Caractérisation de l’élément intentionnel du travail dissimulé par la persistance de l’employeur à appliquer un système de décompte dont il sait qu’il aboutit à des résultats erronés.

Christine MARTIN
Christine MARTIN - Avocat associée

SOURCE : Arrêt de la Chambre Sociale de la Cour de Cassation du 05 juin 2019, n° 17-23.228 (FS-P+B).

 

Une salariée avait été recrutée par une société en qualité de distributrice de journaux et de prospectus selon contrat à durée indéterminée à temps partiel modulé du 18 septembre 2007.

 

Le 14 avril 2014, la salariée a saisi le Conseil des Prud’hommes sollicitant la résiliation judiciaire de son contrat de travail aux torts de l’employeur, ainsi que la condamnation de ce dernier au paiement de diverses sommes à titre de rappel de salaires, congés payés et autres indemnités, notamment au titre du travail dissimulé.

 

Si les premiers Juges vont recevoir partiellement les demandes de la salariée, sans toutefois prononcer la résiliation judiciaire du contrat de travail, la Cour d’Appel de GRENOBLE, dans un Arrêt du 15 juin 2017, va prononcer la résiliation judiciaire du contrat de travail en raison des manquements de l’employeur, à savoir la minoration des heures de travail, l’exigence de stocker les prospectus au domicile de la salariée sans contrepartie, l’utilisation de son véhicule personnel et l’absence de fourniture de matériel spécialisé pour le transport de colis lourds.
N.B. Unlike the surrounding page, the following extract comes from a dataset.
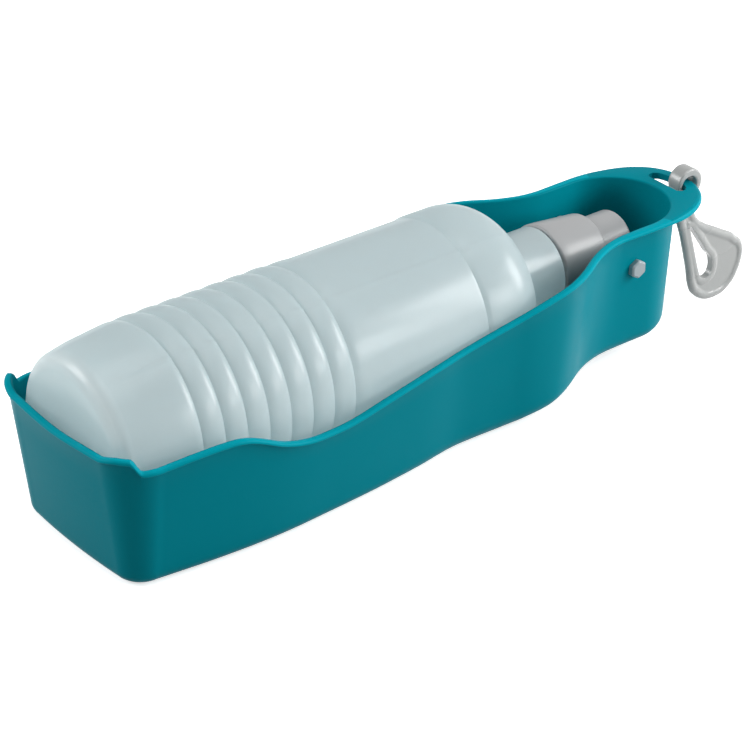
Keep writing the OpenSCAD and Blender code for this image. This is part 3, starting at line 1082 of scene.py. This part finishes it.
@dataclass
class Valve:
    """Screw cap, the rotary valve housing that carries it, and the spindle that the housing turns on."""

    cap_rear: float = 71.0
    cap_front: float = 92.8
    rear_r: float = 15.8
    front_r: float = 13.9
    bore_r: float = 13.3
    rear_round: float = 0.9
    front_round: float = 1.1
    mouth_l: float = 5.0
    # Steps in x and radius: lead-in of the mouth, and the two ends of the taper.
    lead_in: tuple[Point2, ...] = ((0.5, 0.1), (0.0, 0.9))
    taper_start: Point2 = (4.0, -0.2)
    taper_end: Point2 = (-1.2, 0.05)
    seat_x: float = 88.0
    seat_bevel: Point2 = (0.8, 1.2)
    spigot_r: float = 7.2
    spigot_play: float = 0.1
    barrel_r: float = 11.2
    barrel_front: float = 107.4
    barrel_gap: float = 0.05
    barrel_bevel: float = 0.3
    barrel_round: float = 1.5
    nose_r: float = 4.4
    nose_step: float = 0.8
    boss_r: float = 4.9
    boss_end: float = 13.0
    bore_play: float = 0.05
    channel_r: float = 2.2
    channel_half_l: float = 30.0
    spindle_r: float = 4.0
    round_end: float = 20.09
    spindle_end: float = 24.6
    head_af: float = 6.3
    head_corner: float = 3.46
    head_bevel: float = 0.6
    head_bevel_share: float = 0.4
    groove_y: float = 9.0
    groove_half_w: float = 0.7
    groove_r: float = 2.8
    port_r: float = 1.8
    port_half_l: float = 10.0
    port_angle: float = 25.0
    barrel_crease: float = 30.0
    spindle_crease: float = 26.0
    spindle_sides: int = 72
    boss_sides: int = 96
    bore_sides: int = 72
    channel_sides: int = 40

    def cap(self) -> bpy.types.Object:
        """Tapered cap with rolled edges, open at the back.

        Returns:
            The cap.
        """
        rear, front = self.rear_round, self.front_round
        hole_r = self.spigot_r + self.spigot_play
        start = (self.cap_rear + self.mouth_l, self.bore_r)
        line = [start, *((self.cap_rear + x, self.bore_r + r) for x, r in self.lead_in)]
        line += arc(self.cap_rear + rear, self.rear_r - rear, rear, 180, 90, 6)
        line += [(self.cap_rear + self.taper_start[0], self.rear_r + self.taper_start[1])]
        line += [(self.cap_front + self.taper_end[0], self.front_r + self.taper_end[1])]
        line += arc(self.cap_front - front, self.front_r - front, front, 80, 0, 6)
        line += [(self.cap_front, hole_r), (self.seat_x, hole_r)]
        bevel_x, bevel_r = self.seat_bevel
        line += [(self.seat_x, self.bore_r - bevel_r), (self.seat_x - bevel_x, self.bore_r)]
        return turned("tapered_cap", [*line, start])

    def housing(self) -> bpy.types.Object:
        """Valve barrel with a rounded front edge, side bosses, spindle bore and water channel.

        Returns:
            The housing.
        """
        back, bevel, rr = self.cap_front + self.barrel_gap, self.barrel_bevel, self.barrel_round
        line = [(self.seat_x, 0.0), (self.seat_x, self.spigot_r), (back, self.spigot_r)]
        line += [(back, self.barrel_r - bevel), (back + bevel, self.barrel_r)]
        line += arc(self.barrel_front - rr, self.barrel_r - rr, rr, 90, 0, 8)
        nose_x = self.barrel_front - self.nose_step
        line += [(self.barrel_front, self.nose_r), (nose_x, self.nose_r - self.nose_step), (nose_x, 0.0)]
        barrel = turned("valve_barrel", line)
        across, along = at_pivot(90, "X"), at_pivot(90, "Y")
        boss = prism("boss", circle(self.boss_r, self.boss_sides), -self.boss_end, self.boss_end, across)
        machine(barrel, Tooling.JOIN, [boss])
        bore_r, half = self.spindle_r + self.bore_play, self.channel_half_l
        bore = prism("bore", circle(bore_r, self.bore_sides), -THROUGH, THROUGH, across)
        channel = prism("channel", circle(self.channel_r, self.channel_sides), -half, half, along)
        machine(barrel, Tooling.CUT, [bore, channel])
        shade(barrel.data, self.barrel_crease)
        return barrel

    def head_r(self, angle: float, across_flats: float) -> float:
        """Radius of the six-sided head at an angle from straight up, with its corners eased."""
        flat = across_flats / 2.0 / math.cos(math.radians(angle % 60.0 - 30.0))
        return min(flat, self.head_corner * across_flats / self.head_af)

    def spindle(self) -> bpy.types.Object:
        """Spindle across the neck: round in the housing, six-sided at its ends, with seal grooves and a port.

        Returns:
            The spindle.
        """
        end, af, bevel, sides = self.spindle_end, self.head_af, self.head_bevel, self.spindle_sides
        inner, outer = self.groove_y - self.groove_half_w, self.groove_y + self.groove_half_w
        head = [(end, af - 2.0 * bevel), (end - self.head_bevel_share * bevel, af - bevel)]
        head += [(end - bevel, af), (self.round_end, af)]
        shaft = [(self.round_end, self.spindle_r), (outer, self.spindle_r), (outer, self.groove_r)]
        shaft += [(inner, self.groove_r), (inner, self.spindle_r)]
        angles = [360.0 * k / sides for k in range(sides)]
        half = [(y, [self.head_r(a, flats) for a in angles]) for y, flats in head]
        half += [(y, [r] * sides) for y, r in shaft]
        rings = [(-y, radii) for y, radii in half] + half[::-1]
        points: list[Point3] = []
        for y, radii in rings:
            spots = [polar(r, a) for r, a in zip(radii, angles)]
            points += [(PIVOT_X + ahead, y, AXIS_Z + up) for up, ahead in spots]
        ends = [tuple(range(sides)), tuple(range(len(points) - sides, len(points)))]
        faces = ends + tube_faces(len(rings), sides, closed=False)
        obj = new_object("spindle_pin", mesh_from("spindle_pin", points, faces))
        reach = self.port_half_l
        outline = circle(self.port_r, self.channel_sides)
        port = prism("port", outline, -reach, reach, at_pivot(self.port_angle, "Y"))
        machine(obj, Tooling.CUT, [port])
        shade(obj.data, self.spindle_crease)
        return obj

    def build(self, finisher: Finisher) -> None:
        """Makes the cap, the housing and the spindle and ties them to their bodies.

        Args:
            finisher: dresses the pieces.
        """
        finisher.dress(self.cap(), Slot.CAP, "valve", "screw_cap")
        finisher.dress(self.housing(), Slot.CAP, "valve", "valve_housing")
        finisher.dress(self.spindle(), Slot.PIN, "trough", "valve_spindle")
        finisher.keep("cap_gasket", Slot.GASKET)
        finisher.keep("spindle_seal_near", Slot.SEAL)
        finisher.keep("spindle_seal_far", Slot.SEAL)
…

Par suite, elle condamne l’employeur au paiement de diverses sommes indemnitaires et notamment d’une indemnité pour travail dissimulé.

 

Ensuite de cette décision, l’employeur forme un pourvoi en Cassation.

 

A l’appui de son pourvoi, il reproche à l’Arrêt d’appel de l’avoir condamné à verser à la salariée une somme au titre du travail dissimulé alors qu’il n’avait fait qu’appliquer le système de quantification préalable du temps de travail prévu par la convention collective applicable, de sorte qu’il pouvait se croire légitimement autorisé à appliquer ce système de décompte du temps de travail.

 

Il prétend également que le délit de travail dissimulé étant une infraction intentionnelle, le délit ne pouvait se déduire de la persistance qu’aurait eu l’employeur à refuser à la salariée le droit de mentionner sur ses feuilles de route le nombre d’heures de travail effectivement réalisé sans préciser à quelle date auraient eu lieu les refus de l’employeur.

 

Mais la Chambre Sociale ne va pas suivre l’employeur dans son argumentation.

 

Enonçant que la dissimulation d’emploi salarié, prévue par l’article L.8221-5 du Code du Travail, si elle ne peut se déduire de la seule application du dispositif de quantification préalable prévue par la convention collective nationale de la distribution directe du 09 février 2004, est caractérisée dès lors qu’il est établi que l’employeur a, de manière intentionnelle, mentionné sur le bulletin de paie un nombre d’heures de travail inférieur à celui réellement effectué, et relevant que l’employeur était informé de ce que les horaires de travail de la salariée étaient supérieurs au temps préquantifié et avait interdit à celle-ci de mentionner sur ses feuilles de route les heures qu’elle avait réellement accomplies, la Cour d’Appel a pu en déduire que la persistance de l’employeur à décompter le temps de travail en se fondant exclusivement sur la quantification préalable des missions confiées ou accomplies par le distributeur, caractérisait l’élément intentionnel du travail dissimulé.

 

 

Par suite, la Haute Cour rejette le pourvoi.